Jean-Michel Espitallier a publié aux éditions Inculte, avant le confinement de mars 2020, un livre intitulé Cow-Boy, prenant appui sur la vie de son grand-père, né en 1887 dans les Hautes-Alpes, et parti en Amérique au début des années 1900. Il en revint. Et mourut dans les années 1930. L’auteur du livre ne sait pas grand chose de plus sur son aïeul et quasiment rien sur ce qu’il fit là-bas, en Californie. Alors il imagine. Il lui fait une vie américaine nourrie de ce qu’il sait du « petit million d’immigrants qui, chaque année, entrent aux États-Unis » à cette époque. Ainsi, quand il part et que tout pour lui est nouveau, il suppose qu’il vérifiait ce qu’il avait appris à l’école. Et, en particulier, ceci, lu dans son livre de géographie :
« La colline. Autrefois, les villages s’installaient en haut des collines pour se défendre. Les nouveaux villages se construisent au pied des collines, sur les grandes routes. » Et il se pose la question suivante : « Autrefois, ça finit quand ? »
La définition de cet adverbe évoque une époque révolue. Mais quand donc peut-on considérer qu’une époque est révolue ?
Les citations qu’on trouve sur internet mettent souvent en balance autrefois et aujourd’hui, comme le fait Michel Serres : « Aujourd’hui, on prend un parapluie parce que la télé a dit qu’il allait pleuvoir. Autrefois, on aurait regardé le ciel. »

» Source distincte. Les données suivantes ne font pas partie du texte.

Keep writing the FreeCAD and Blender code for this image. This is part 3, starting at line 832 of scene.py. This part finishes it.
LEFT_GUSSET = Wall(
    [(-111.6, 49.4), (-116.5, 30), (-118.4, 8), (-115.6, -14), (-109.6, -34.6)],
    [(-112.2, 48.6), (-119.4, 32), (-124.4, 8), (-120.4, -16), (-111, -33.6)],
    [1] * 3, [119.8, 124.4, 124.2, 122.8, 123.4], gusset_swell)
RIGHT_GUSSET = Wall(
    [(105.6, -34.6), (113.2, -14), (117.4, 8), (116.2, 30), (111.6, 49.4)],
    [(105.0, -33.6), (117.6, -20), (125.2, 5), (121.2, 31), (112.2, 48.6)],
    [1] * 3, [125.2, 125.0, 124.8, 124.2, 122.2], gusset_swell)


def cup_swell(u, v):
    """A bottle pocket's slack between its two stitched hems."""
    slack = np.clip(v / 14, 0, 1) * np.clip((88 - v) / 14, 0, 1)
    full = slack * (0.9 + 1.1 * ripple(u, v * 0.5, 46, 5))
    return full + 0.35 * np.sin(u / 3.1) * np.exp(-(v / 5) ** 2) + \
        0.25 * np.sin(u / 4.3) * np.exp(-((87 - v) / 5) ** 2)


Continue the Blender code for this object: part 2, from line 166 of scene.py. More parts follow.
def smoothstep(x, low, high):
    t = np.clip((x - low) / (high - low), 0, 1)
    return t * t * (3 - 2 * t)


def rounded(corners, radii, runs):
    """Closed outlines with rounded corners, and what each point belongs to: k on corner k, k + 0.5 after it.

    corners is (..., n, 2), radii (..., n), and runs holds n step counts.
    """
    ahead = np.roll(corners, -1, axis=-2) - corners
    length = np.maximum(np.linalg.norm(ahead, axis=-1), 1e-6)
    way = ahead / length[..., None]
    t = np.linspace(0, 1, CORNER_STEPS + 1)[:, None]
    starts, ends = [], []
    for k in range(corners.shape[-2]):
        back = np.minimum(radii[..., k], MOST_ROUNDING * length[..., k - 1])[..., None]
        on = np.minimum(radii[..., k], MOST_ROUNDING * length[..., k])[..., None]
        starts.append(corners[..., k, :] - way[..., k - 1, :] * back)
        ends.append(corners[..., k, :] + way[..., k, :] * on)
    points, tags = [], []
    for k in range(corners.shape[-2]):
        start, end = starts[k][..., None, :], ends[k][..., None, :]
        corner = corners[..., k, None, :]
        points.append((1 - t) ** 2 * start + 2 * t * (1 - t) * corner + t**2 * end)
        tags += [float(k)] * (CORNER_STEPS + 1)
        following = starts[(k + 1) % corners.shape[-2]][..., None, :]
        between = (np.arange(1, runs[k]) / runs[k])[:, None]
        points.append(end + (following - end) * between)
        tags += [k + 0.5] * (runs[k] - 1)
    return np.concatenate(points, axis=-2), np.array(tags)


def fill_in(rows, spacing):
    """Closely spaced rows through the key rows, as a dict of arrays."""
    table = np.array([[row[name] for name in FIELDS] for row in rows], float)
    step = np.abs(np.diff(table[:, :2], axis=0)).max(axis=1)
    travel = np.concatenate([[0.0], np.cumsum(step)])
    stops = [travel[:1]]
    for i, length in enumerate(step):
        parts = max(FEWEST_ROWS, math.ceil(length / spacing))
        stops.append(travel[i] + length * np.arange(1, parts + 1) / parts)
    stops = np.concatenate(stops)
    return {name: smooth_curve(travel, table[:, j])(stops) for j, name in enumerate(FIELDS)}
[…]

Et vous, dans quel temps situez-vous autrefois ? Je ne doute pas qu’il existe différents autrefois selon le fait dont on veut parler. Que chaque individu donc porte en lui plusieurs sortes de temps révolus. Je vous invite à écrire un texte dans lequel vous montrerez en quoi une action, un évènement, une chose appartient à autrefois et ce qui les fait appartenir à une époque révolue : quels évènements ont changé les modes de vie ? Quelles techniques se sont imposées ?
Exemple :
Victor Hugo a écrit, dans son roman Notre Dame de Paris, qu’autrefois, l'architecture était « le registre principal de l'humanité, qu’il n'est pas apparu alors dans le monde une pensée un peu compliquée qui ne se soit faite édifice, que toute idée populaire comme toute loi religieuse a eu ses monuments ; que le genre humain enfin n'a rien pensé d'important qu'il ne l'ait écrit en pierre. » Il poursuit, plaçant son propos à l’époque de l’invention de Gutenberg : « Le livre va tuer l'édifice. L'invention de l'Imprimerie est le plus grand événement de l'histoire. C'est la révolution mère. C'est le mode d'expression de l'humanité qui se renouvelle totalement, c'est la pensée humaine qui dépouille une forme et en revêt une autre, c'est le complet et définitif changement de peau de ce serpent symbolique qui, depuis Adam, représente l'intelligence. Sous la forme imprimerie, la pensée est plus impérissable que jamais; elle est volatile, insaisissable, indestructible. Elle se mêle à l’air. » Et le livre aujourd’hui résiste encore.
C’est à vous main tenant. Il ne s’agit pas de nostalgie, vous l’avez compris. Il ne s’agit pas obligatoirement de progrès non plus. Il s’agit simplement de constater qu’autrefois on pouvait voir, faire ce qu’on ne voit plus, qu’on ne fait plus aujourd’hui.